↓↓↓
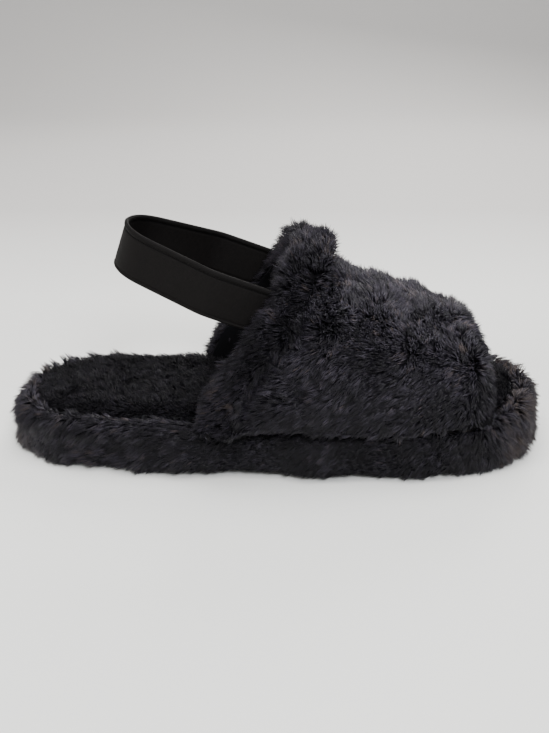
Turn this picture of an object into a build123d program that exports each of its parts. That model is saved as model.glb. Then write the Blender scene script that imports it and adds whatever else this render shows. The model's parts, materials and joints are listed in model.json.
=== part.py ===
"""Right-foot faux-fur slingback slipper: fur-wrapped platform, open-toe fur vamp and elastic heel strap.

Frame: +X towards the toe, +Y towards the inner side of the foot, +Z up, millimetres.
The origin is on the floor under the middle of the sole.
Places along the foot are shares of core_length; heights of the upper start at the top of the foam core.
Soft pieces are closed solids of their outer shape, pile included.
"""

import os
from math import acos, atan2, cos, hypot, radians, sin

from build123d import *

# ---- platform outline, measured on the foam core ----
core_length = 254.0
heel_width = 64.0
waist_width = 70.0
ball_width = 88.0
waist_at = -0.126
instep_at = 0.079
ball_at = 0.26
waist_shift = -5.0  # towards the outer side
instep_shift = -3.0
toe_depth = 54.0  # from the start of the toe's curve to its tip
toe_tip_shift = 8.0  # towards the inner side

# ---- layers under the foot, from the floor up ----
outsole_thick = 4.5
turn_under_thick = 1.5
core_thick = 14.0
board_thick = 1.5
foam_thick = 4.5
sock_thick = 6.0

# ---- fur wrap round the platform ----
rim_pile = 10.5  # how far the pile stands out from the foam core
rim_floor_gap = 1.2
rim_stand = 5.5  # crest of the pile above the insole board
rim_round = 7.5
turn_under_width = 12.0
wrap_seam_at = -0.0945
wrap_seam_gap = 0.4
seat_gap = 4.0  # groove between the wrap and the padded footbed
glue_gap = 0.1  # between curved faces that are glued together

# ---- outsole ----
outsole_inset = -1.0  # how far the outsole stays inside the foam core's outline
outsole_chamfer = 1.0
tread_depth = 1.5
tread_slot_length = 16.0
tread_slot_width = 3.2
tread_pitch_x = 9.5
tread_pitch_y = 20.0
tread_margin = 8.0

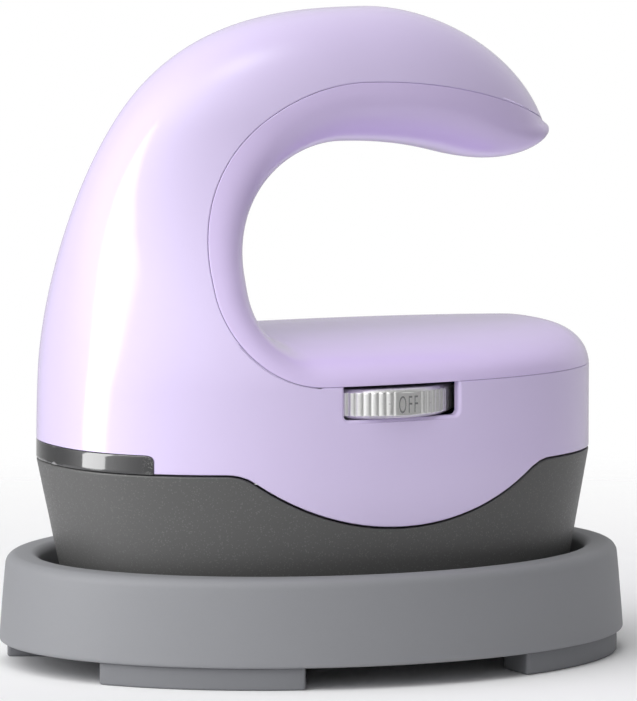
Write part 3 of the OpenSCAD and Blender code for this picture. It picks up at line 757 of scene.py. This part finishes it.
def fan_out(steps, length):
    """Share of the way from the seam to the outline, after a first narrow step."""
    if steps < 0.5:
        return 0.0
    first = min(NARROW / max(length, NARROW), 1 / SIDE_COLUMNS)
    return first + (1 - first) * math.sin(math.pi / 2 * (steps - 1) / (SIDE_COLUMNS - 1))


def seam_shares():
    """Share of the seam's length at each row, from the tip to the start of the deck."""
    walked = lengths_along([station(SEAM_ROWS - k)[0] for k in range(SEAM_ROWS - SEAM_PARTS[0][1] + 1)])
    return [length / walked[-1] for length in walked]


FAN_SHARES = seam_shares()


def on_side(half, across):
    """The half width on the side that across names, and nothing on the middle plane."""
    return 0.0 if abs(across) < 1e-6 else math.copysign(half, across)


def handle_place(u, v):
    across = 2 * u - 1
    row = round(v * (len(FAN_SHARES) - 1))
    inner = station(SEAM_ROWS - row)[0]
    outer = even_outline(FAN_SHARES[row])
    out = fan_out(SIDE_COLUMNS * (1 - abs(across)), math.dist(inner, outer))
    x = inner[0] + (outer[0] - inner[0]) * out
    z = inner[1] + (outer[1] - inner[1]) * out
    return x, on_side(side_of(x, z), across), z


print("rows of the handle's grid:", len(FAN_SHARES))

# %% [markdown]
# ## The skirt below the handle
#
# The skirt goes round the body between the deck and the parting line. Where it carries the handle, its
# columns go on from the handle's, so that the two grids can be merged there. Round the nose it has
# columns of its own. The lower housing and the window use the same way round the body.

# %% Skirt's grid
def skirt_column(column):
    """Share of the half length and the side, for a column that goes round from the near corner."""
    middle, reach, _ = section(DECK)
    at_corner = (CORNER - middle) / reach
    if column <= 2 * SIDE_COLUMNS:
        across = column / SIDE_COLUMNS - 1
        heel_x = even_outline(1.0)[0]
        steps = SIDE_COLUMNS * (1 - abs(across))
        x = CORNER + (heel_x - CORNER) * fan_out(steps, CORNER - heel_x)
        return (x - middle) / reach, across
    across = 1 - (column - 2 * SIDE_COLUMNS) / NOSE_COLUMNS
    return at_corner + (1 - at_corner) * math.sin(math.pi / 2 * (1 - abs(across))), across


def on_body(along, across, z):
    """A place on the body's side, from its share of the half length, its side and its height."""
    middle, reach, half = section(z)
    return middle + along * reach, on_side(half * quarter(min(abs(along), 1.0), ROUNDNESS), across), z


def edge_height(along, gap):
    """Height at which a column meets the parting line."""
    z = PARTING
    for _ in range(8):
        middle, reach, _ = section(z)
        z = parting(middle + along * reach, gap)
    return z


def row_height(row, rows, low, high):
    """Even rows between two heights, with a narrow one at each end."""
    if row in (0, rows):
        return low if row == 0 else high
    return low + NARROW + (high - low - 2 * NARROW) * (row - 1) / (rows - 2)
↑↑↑
↓↓↓
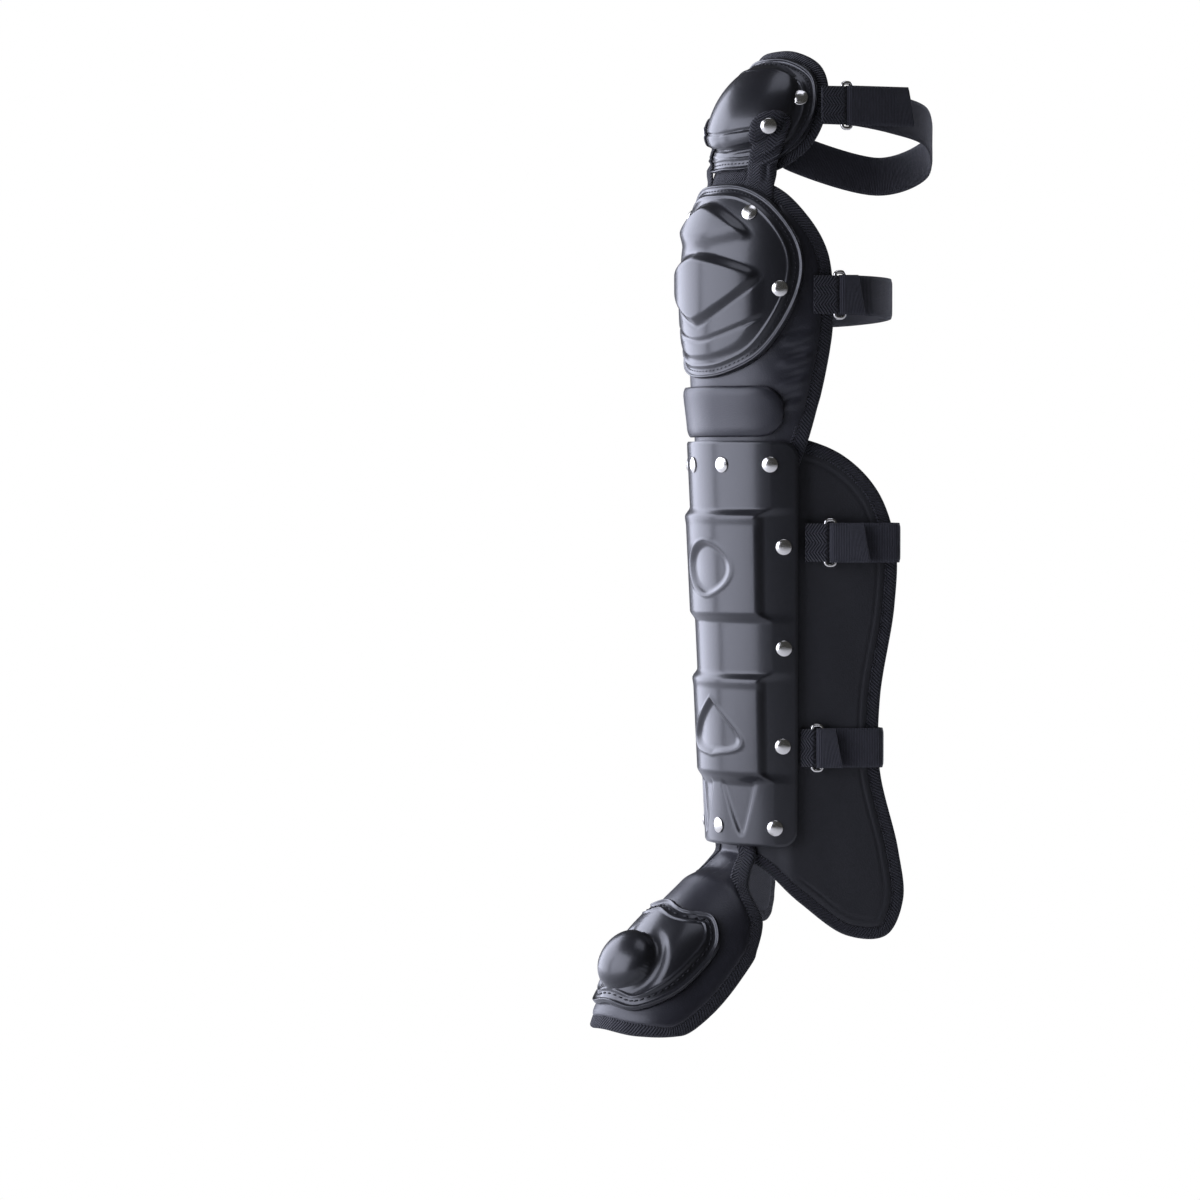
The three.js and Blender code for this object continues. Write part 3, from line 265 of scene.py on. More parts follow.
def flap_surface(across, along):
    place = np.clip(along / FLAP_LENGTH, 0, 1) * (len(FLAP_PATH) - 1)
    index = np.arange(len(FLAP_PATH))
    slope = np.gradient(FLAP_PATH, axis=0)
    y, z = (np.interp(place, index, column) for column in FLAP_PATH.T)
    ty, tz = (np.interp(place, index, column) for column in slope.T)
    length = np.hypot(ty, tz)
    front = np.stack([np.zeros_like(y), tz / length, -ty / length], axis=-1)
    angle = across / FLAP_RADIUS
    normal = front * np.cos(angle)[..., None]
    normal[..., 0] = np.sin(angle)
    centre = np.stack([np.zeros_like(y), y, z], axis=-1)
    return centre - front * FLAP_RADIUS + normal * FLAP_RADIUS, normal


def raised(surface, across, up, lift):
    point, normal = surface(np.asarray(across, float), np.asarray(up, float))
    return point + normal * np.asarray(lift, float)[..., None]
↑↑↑
- [TASK OBJECTIVE]: Set down exactly the lines from the line that contains "The three.js and" to the line that contains "return point +", both lines included, and nothing more.

- [TASK RESPONSE]:
The three.js and Blender code for this object continues. Write part 3, from line 265 of scene.py on. More parts follow.
def flap_surface(across, along):
    place = np.clip(along / FLAP_LENGTH, 0, 1) * (len(FLAP_PATH) - 1)
    index = np.arange(len(FLAP_PATH))
    slope = np.gradient(FLAP_PATH, axis=0)
    y, z = (np.interp(place, index, column) for column in FLAP_PATH.T)
    ty, tz = (np.interp(place, index, column) for column in slope.T)
    length = np.hypot(ty, tz)
    front = np.stack([np.zeros_like(y), tz / length, -ty / length], axis=-1)
    angle = across / FLAP_RADIUS
    normal = front * np.cos(angle)[..., None]
    normal[..., 0] = np.sin(angle)
    centre = np.stack([np.zeros_like(y), y, z], axis=-1)
    return centre - front * FLAP_RADIUS + normal * FLAP_RADIUS, normal


def raised(surface, across, up, lift):
    point, normal = surface(np.asarray(across, float), np.asarray(up, float))
    return point + normal * np.asarray(lift, float)[..., None]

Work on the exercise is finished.